BRIEF: Copy only this: the line containing "build_stand_frames()", the line containing "GRILL_MIDDLE = (0, 0, 0.15)", and every line between them, exactly as written.

GIVEN DATA:
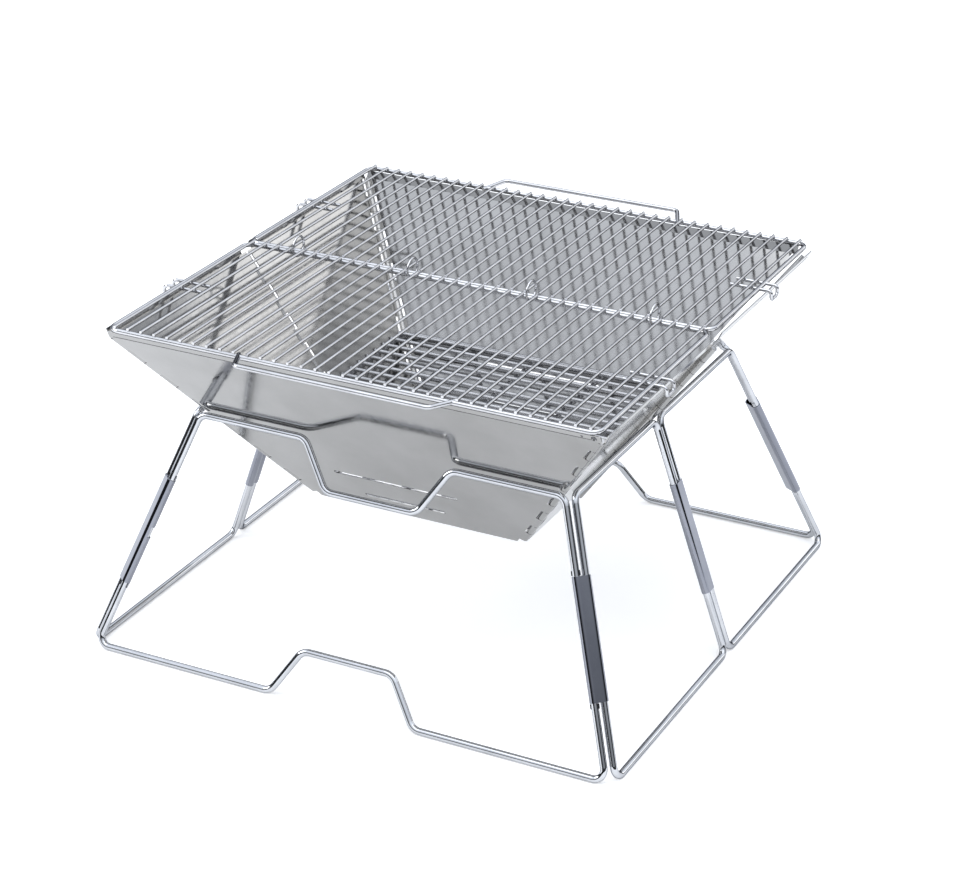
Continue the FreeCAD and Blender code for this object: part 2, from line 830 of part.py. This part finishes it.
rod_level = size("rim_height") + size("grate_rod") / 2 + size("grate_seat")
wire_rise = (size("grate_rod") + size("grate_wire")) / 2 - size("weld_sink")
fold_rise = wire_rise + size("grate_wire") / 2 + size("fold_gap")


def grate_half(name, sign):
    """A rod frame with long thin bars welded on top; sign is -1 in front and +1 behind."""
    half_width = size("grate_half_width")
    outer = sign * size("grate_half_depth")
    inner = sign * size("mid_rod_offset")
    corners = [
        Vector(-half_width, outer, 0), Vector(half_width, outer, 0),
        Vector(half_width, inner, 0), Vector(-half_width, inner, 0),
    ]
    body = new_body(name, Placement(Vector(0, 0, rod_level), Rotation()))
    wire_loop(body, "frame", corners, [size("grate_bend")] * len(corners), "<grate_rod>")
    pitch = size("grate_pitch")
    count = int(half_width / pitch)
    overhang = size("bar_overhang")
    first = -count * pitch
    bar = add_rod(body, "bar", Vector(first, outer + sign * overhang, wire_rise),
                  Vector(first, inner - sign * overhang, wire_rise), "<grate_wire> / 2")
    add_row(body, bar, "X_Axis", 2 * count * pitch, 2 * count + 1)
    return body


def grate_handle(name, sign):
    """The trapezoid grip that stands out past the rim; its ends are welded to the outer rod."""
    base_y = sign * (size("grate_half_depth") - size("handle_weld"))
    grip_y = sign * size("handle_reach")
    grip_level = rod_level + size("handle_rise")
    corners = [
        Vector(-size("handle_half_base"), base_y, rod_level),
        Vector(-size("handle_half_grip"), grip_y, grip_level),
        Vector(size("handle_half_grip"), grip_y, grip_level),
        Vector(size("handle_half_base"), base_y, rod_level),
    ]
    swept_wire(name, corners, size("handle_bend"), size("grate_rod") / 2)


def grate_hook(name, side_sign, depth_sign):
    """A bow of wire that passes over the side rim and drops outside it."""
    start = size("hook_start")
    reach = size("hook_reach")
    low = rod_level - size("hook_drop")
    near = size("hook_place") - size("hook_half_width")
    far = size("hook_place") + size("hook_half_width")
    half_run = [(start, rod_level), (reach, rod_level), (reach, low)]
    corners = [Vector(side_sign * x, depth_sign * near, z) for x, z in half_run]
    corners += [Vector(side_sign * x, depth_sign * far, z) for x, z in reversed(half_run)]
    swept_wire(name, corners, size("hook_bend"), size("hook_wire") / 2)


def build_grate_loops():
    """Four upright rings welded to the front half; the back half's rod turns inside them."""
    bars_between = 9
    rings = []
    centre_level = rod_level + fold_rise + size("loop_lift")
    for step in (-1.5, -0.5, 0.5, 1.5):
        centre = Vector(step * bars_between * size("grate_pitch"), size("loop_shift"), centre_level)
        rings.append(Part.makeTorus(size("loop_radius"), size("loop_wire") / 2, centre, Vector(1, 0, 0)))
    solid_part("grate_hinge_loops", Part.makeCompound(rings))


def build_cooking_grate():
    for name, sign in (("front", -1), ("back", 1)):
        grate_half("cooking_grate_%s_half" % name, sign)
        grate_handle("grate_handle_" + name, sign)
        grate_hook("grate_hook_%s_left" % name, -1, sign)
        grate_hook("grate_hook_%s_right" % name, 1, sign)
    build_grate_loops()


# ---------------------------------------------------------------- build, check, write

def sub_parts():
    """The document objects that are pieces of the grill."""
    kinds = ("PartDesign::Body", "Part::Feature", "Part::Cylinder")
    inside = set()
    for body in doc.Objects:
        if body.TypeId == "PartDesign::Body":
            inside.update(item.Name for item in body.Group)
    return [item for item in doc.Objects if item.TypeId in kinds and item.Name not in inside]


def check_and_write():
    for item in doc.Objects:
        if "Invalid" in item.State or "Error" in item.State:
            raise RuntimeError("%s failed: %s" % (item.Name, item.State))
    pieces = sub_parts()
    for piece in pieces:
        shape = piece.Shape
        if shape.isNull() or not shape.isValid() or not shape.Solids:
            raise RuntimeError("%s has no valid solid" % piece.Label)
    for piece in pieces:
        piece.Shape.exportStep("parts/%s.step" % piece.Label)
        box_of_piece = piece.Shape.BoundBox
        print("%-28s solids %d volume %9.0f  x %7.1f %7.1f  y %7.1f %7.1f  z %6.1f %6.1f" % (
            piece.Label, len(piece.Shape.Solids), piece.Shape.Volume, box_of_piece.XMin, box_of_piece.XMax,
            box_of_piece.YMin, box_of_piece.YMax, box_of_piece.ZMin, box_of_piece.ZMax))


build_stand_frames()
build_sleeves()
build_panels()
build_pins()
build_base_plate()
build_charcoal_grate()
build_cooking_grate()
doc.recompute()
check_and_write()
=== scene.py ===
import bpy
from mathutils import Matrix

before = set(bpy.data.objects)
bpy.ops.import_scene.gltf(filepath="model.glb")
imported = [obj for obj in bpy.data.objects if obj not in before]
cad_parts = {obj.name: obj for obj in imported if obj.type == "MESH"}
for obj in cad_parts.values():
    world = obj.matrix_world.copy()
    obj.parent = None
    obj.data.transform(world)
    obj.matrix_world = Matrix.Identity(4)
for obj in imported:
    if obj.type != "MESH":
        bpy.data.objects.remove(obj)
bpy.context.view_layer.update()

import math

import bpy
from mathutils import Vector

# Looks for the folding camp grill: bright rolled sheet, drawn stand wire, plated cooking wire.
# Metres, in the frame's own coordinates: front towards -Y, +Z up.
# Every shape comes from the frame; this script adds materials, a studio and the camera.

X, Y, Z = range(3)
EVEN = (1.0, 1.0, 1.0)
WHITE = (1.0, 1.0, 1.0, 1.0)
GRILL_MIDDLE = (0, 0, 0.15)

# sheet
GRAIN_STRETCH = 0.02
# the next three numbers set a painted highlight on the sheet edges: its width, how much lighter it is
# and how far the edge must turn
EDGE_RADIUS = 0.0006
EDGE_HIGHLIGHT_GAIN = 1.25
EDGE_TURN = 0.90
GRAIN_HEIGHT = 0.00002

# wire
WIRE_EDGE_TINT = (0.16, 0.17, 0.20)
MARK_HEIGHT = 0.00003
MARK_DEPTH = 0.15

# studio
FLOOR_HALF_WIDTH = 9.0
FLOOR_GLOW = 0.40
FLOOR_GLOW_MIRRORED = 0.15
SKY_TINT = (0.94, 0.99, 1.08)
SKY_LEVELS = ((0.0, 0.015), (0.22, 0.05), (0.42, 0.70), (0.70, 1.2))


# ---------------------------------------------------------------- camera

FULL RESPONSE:
build_stand_frames()
build_sleeves()
build_panels()
build_pins()
build_base_plate()
build_charcoal_grate()
build_cooking_grate()
doc.recompute()
check_and_write()
=== scene.py ===
import bpy
from mathutils import Matrix

before = set(bpy.data.objects)
bpy.ops.import_scene.gltf(filepath="model.glb")
imported = [obj for obj in bpy.data.objects if obj not in before]
cad_parts = {obj.name: obj for obj in imported if obj.type == "MESH"}
for obj in cad_parts.values():
    world = obj.matrix_world.copy()
    obj.parent = None
    obj.data.transform(world)
    obj.matrix_world = Matrix.Identity(4)
for obj in imported:
    if obj.type != "MESH":
        bpy.data.objects.remove(obj)
bpy.context.view_layer.update()

import math

import bpy
from mathutils import Vector

# Looks for the folding camp grill: bright rolled sheet, drawn stand wire, plated cooking wire.
# Metres, in the frame's own coordinates: front towards -Y, +Z up.
# Every shape comes from the frame; this script adds materials, a studio and the camera.

X, Y, Z = range(3)
EVEN = (1.0, 1.0, 1.0)
WHITE = (1.0, 1.0, 1.0, 1.0)
GRILL_MIDDLE = (0, 0, 0.15)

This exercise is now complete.